Some jobs generate or work with lots of data, without necessarily requiring a high end CPU (i.e. data access speed, not CPU speed, limits throughput). It's much easier (and quieter) to cool a multi-hard-drive array in a big case, leading to longer drive life and better performance. Some of the better cases have 200mm fans, which can spin a lot slower than smaller fans while generating far better cooling. Laptops can't even come close to this, either in terms of cooling or drive size. The case for the array doesn't necessarily have to be the same case as one's motherboard, of course. But if you need the big case anyway, it might make sense to put the motherboard in it (and you'll probably have fewer issues with the RAID controller).
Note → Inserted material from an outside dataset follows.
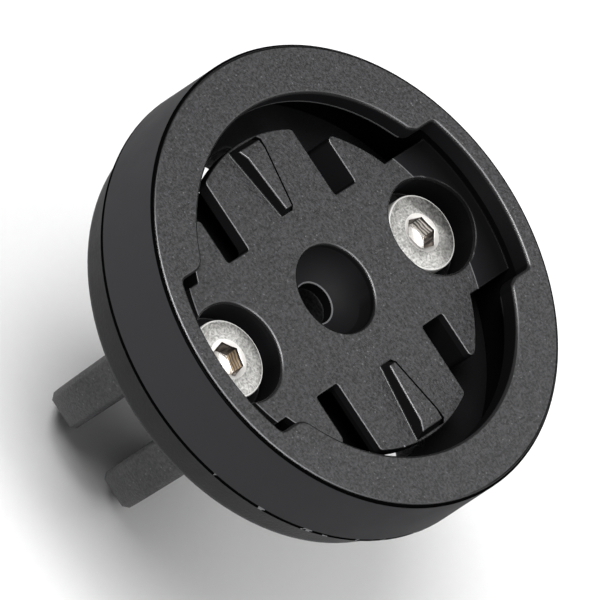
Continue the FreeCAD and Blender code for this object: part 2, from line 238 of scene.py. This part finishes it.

Physical security with desktops is much easier to enforce than with laptops, for those sites with stringent security requirements.
From a home use perspective, you won't get good quality graphics on multiple screens using a flight simulator, without a big case and real full-size graphics cards - no laptop can do this. For that matter, you won't get good quality graphics on even single screens for high end games without a really high end laptop (and one that isn't all that portable), which makes the (much less expensive) desktop alternative pretty appealing.
Desktops are still far more upgradable than laptops. A good case and power supply can outlast many motherboards, and give a net cost savings compared to purchasing multiple laptops.
Laptops tend to fail more often than desktops, and are harder to repair.
In my experience, the overhead types like the managers and marketing people prefer the laptops for convenience, but the savvy technical folks often still like the desktops.